10 April 2019

A most unusual ladder to success

A LADDER TO THE SKY
By John Boyne
John Boyne
The Irish writer John Boyne is on a winning streak. Following the commercial success of THE BOY IN THE STRIPED PYJAMAS, he published a fan-favorite entitled THE HEART’S INVISIBLE FURIES, a charmer. Both are what you might call smart, and poignant, page-turners. He captures the reader’s attention at once and holds you in his tender hands throughout.

Now another, except a change in style: an edgy sharply-observed parody of our celebrity and media-driven culture. 


Boyne tells you right up front that this lead character, Maurice Swift, whose name is scribbled over the author’s name on the title page, is of dubious intent. 

You’ve heard the old proverb about ambition, haven’t you? That it’s like setting a ladder to the sky. It can lead to a long and painful fall. This is a tale about ambition.

This novel is about ambition in a Machiavellian way. Ambition at all costs. 
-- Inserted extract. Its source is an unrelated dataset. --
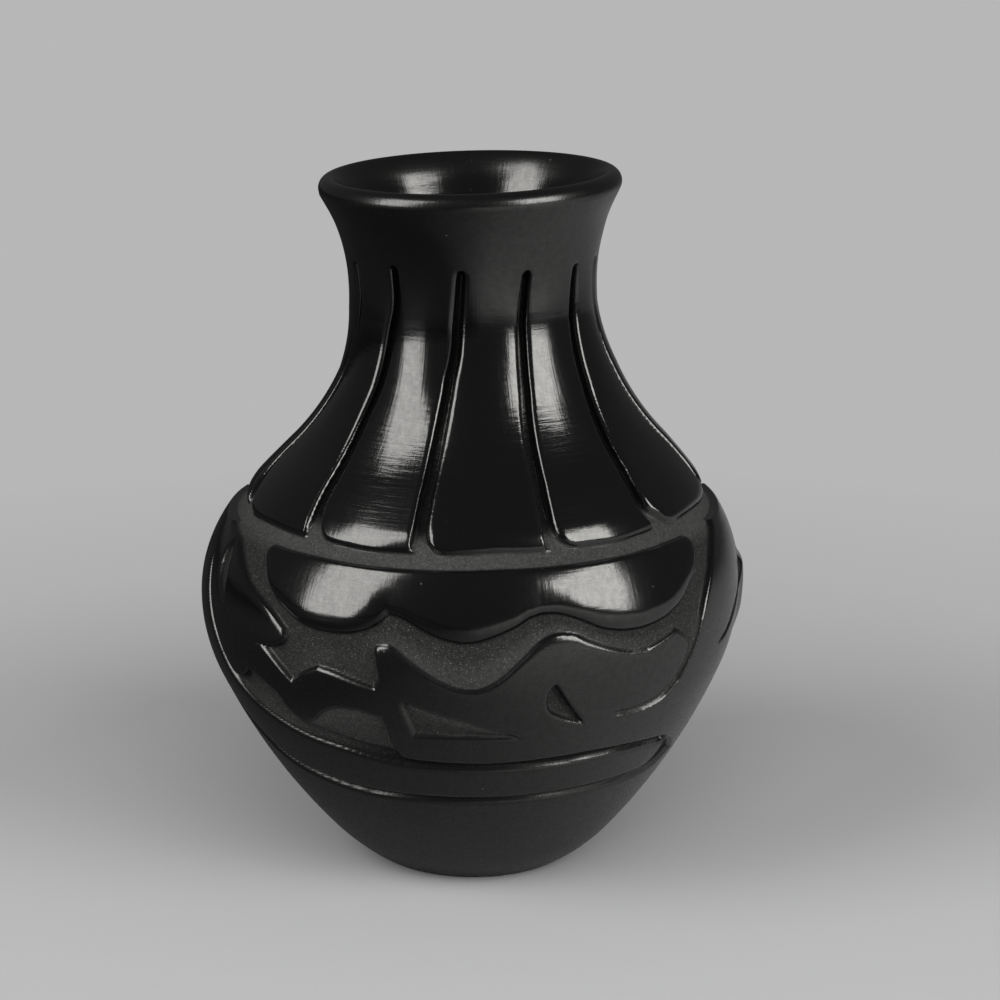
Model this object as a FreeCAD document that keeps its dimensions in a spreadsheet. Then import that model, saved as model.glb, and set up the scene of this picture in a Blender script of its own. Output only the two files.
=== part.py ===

In alternating narratives by key players – a writer who’s life is destroyed, a brilliant writing-wife, a biographer, and Mr. Swift’ himself, we discover this talented wordsmith is a manipulator without a story of his own to tell, who nonetheless becomes a celebrated author. He also starts and serves as editor of a magazine cleverly named Stori. Over a lifetime, he manages to seduce men and women willing to pave his path and none, except the great writer Gore Vidal, in a razor-sharp scene set in a fabulous villa, of course, are wise to his dark secrets. Boyne does an excellent job capturing Vidal’s perspective when he comments on the public humiliation of a great writer Swift has decimated.

And as far as I can tell, half the world’s novelists have chimed in with their opinions, which has provided each one with their intended few minutes of publicity. How competitive everyone is in expressing their outrage! As far as I can tell, Bellow is the only one who’s said anything sensible on the subject.

Secrets are Boyne’s literary concern – all his books are centered around what people hide, for the sake of salvation as well as opportunism. In a review of an earlier novel, THE ABSOLUTIST, John Irving said, Boyne is very, very good at portraying the destructive power of a painfully kept secret — not to mention the damage done by the self-recriminations (and other condemnations) that are released when that secret is revealed.

Maurice Swift is ruthless to the point of unscrupulous. In fact, diabolical. We slowly, with that pit in the stomach, recognize he is a sociopath. Rare to discover this depth of amorality in a lead character that does not diminish the reading. I imagine my jaw was in permanent drop position through the last third of the novel. He is a fascination. A direct descendant of Raskolnikov, of CRIME AND PUNISHMENT, one of my personal favorites, and another of the road-kill genre of literature: you simply cannot turn your eyes away.